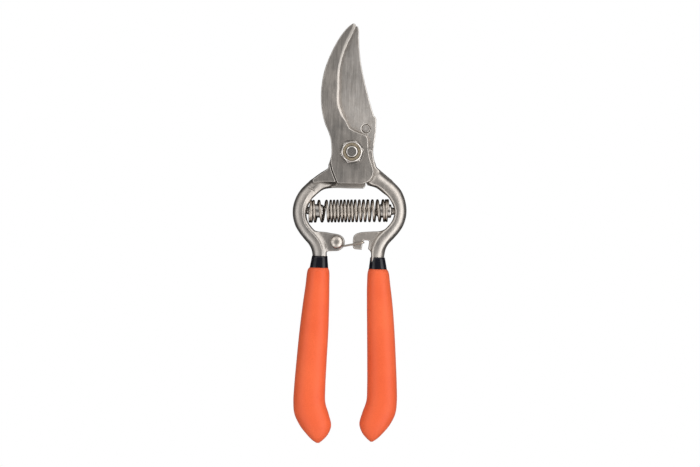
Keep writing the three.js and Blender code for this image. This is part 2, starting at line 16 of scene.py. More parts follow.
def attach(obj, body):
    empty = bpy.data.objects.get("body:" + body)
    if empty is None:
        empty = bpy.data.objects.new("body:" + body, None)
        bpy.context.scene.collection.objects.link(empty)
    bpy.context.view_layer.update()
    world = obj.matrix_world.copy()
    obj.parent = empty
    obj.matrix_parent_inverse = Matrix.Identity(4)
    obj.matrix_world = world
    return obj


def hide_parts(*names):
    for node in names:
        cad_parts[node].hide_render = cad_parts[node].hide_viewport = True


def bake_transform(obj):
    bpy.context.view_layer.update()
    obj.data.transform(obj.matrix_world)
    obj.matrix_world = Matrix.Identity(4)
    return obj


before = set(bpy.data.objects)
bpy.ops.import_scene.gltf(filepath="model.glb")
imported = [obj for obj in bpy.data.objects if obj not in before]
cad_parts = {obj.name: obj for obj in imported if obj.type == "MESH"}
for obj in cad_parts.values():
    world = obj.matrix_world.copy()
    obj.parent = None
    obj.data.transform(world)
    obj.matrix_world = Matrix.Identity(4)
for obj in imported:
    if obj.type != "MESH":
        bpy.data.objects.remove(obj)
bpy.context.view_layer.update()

MM = 0.001

# ---------- driving dimensions, as in the CAD ----------

SHEAR_Z = 8.0            # the plane between the two halves
LAP_GAP = 0.05           # each half stays this far from that plane
BLADE_THICK = 4.0
HOOK_THICK = 5.0
SHANK_HALF = 4.4
EAR_HALF = 2.8
CLEAR = 0.35             # cut between the two halves where one turns past the other
SWING_R = 12.6           # radius around the pivot that the other half's plate needs

LEFT_DROP = 1.3          # the left handle sits this much lower than the right one
LEFT_SHIFT = 0.2
LEFT_SWELL = 0.45        # the left shank is this much fuller on its outer side

BOLT_R = 3.0
HOLE_R = 3.15
BOLT_HEAD_R = 6.0
BOLT_HEAD_Z = 3.0
BOLT_END_Z = 18.6
THREAD_PITCH = 1.0
THREAD_DEPTH = 0.3
THREAD_FROM_Z = 13.0
WASHER_R = 6.2
WASHER_THICK = 0.8
REAR_WASHER_Z = 3.05
FRONT_WASHER_Z = 13.1

NUT_Z = 13.95
NUT_FLATS = 10.2
NUT_HEX_TALL = 3.1
NUT_COLLAR_R = 5.08
NUT_TOP = 18.35
NUT_TURN = math.radians(-18)
NUT_CELL = 0.1           # the nut's own finer grid
INSERT_R = 4.4
INSERT_TALL = 1.3

PIN_AT = (6.8, 12.0)
PIN_R = 2.1
PIN_TALL = 2.9

SPRING_Y = -29.3         # the spring's axis, half-way along
SPRING_SLOPE = 0.035     # it sits a little lower on the left
SPRING_MEAN_R = 5.2
SPRING_WIRE_R = 0.6

PEG_R = 3.4
PEG_TIP_X = 12.6
PEG_FACE_X = 22.3
PEG_TENON_R = 1.5
PEG_TENON = 3.0
PEG_NECK = 1.7

RIVET_AT = (-6.4, -45.0)
RIVET_R = 1.5
RIVET_DOME_R = 3.3
RIVET_DOME_TALL = 2.0
WIRE_R = 0.5
WIRE_Z = 11.75
WIRE_TURN = math.radians(11.6)
WIRE_EYE_R = 2.6
WIRE_EYE_ARC = math.radians(285)
WIRE_STRAIGHT = 12.1     # from the eye to the bend
WIRE_BEND_R = 1.0
WIRE_TIP = 1.9           # from the bend down to the tip

SLEEVE_TOP = -52.2
SLEEVE_END = -135.5
SLEEVE_LIP = 0.4
SLEEVE_THICK = 1.1
GRIP_TOP = -58.1
TANG_END = -132.5
NEST_GAP = 0.1           # between tang, sleeve and grip

# ---------- outlines: each stretch runs on from the end of the one before it ----------

HOOK_BACK = [(-3.9, 62.0), (-8.2, 56.0), (-12.1, 48.0), (-14.8, 40.0), (-16.0, 32.0), (-16.05, 26.0),
             (-15.4, 20.0), (-13.8, 14.0), (-12.0, 10.0), (-10.7, 6.0), (-10.15, 0.5), (-10.3, -4.5)]
HOOK_EDGE = [(-3.5, 16.0), (-5.3, 20.0), (-6.6, 24.0), (-6.95, 28.0), (-6.85, 32.0), (-7.0, 38.0),
             (-6.75, 42.0), (-6.0, 46.0), (-4.95, 50.0), (-3.4, 54.0), (-1.6, 58.0), (0.3, 62.0)]
HOOK_OUTLINE = [
    HOOK_BACK,
    [(-9.8, -8.2), (-8.4, -12.0), (-7.1, -15.0)],
    [(-6.5, -15.7), (-5.2, -15.8)],
    [(6.0, -15.7)],
    [(9.0, -14.3), (10.8, -11.4), (11.1, -9.0), (10.4, -6.2)],
    [(9.4, -3.6), (8.5, 0.0), (8.05, 4.0), (7.8, 7.0)],
    [(7.0, 8.3), (4.5, 9.3), (1.0, 10.5), (-1.5, 12.0)],
    HOOK_EDGE,
    [(0.45, 63.2), (-0.2, 64.1), (-1.1, 64.3)],
]

BLADE_EDGE = [(-6.6, 15.0), (-8.0, 19.0), (-9.2, 23.5), (-9.9, 29.0), (-10.0, 34.0), (-9.6, 40.0),
              (-8.6, 45.5), (-7.0, 50.5), (-4.6, 55.5), (-2.0, 59.5), (0.2, 62.6)]
BLADE_OUTLINE = [
    [(1.9, 61.6), (2.1, 58.0), (2.5, 51.5), (3.3, 45.5), (4.4, 40.0), (6.3, 32.5), (8.5, 25.0),
     (9.9, 20.5), (10.6, 18.6)],
    [(11.4, 18.0), (11.85, 16.8)],
    [(11.8, 12.0), (11.5, 8.0), (10.9, 3.0), (10.6, -0.5)],
    [(10.3, -5.6), (8.5, -8.5), (6.6, -10.6)],
    [(6.9, -13.0), (7.3, -16.7)],
    [(6.2, -17.9)],
    [(-1.0, -18.0), (-8.0, -18.0), (-13.4, -18.5), (-16.1, -19.9), (-18.8, -22.4)],
    [(-22.0, -19.0), (-20.4, -15.0)],
    [(-16.0, -11.6), (-12.0, -8.7), (-11.3, -7.8), (-11.4, -6.4), (-10.8, -4.2), (-10.0, -1.0),
     (-9.6, 3.0), (-8.4, 7.5), (-6.1, 12.0)],
    BLADE_EDGE,
    [(0.7, 63.2), (1.2, 63.2)],
]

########

Quote the listing above from its first line to the line with "for node in", inclusive, and add nothing.

Task response:
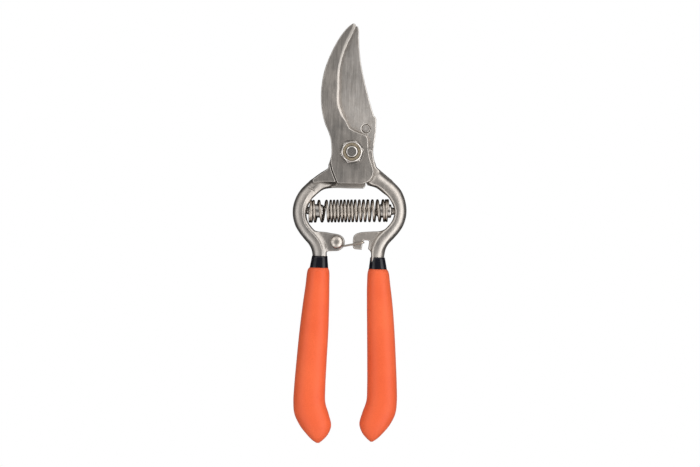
Keep writing the three.js and Blender code for this image. This is part 2, starting at line 16 of scene.py. More parts follow.
def attach(obj, body):
    empty = bpy.data.objects.get("body:" + body)
    if empty is None:
        empty = bpy.data.objects.new("body:" + body, None)
        bpy.context.scene.collection.objects.link(empty)
    bpy.context.view_layer.update()
    world = obj.matrix_world.copy()
    obj.parent = empty
    obj.matrix_parent_inverse = Matrix.Identity(4)
    obj.matrix_world = world
    return obj


def hide_parts(*names):
    for node in names:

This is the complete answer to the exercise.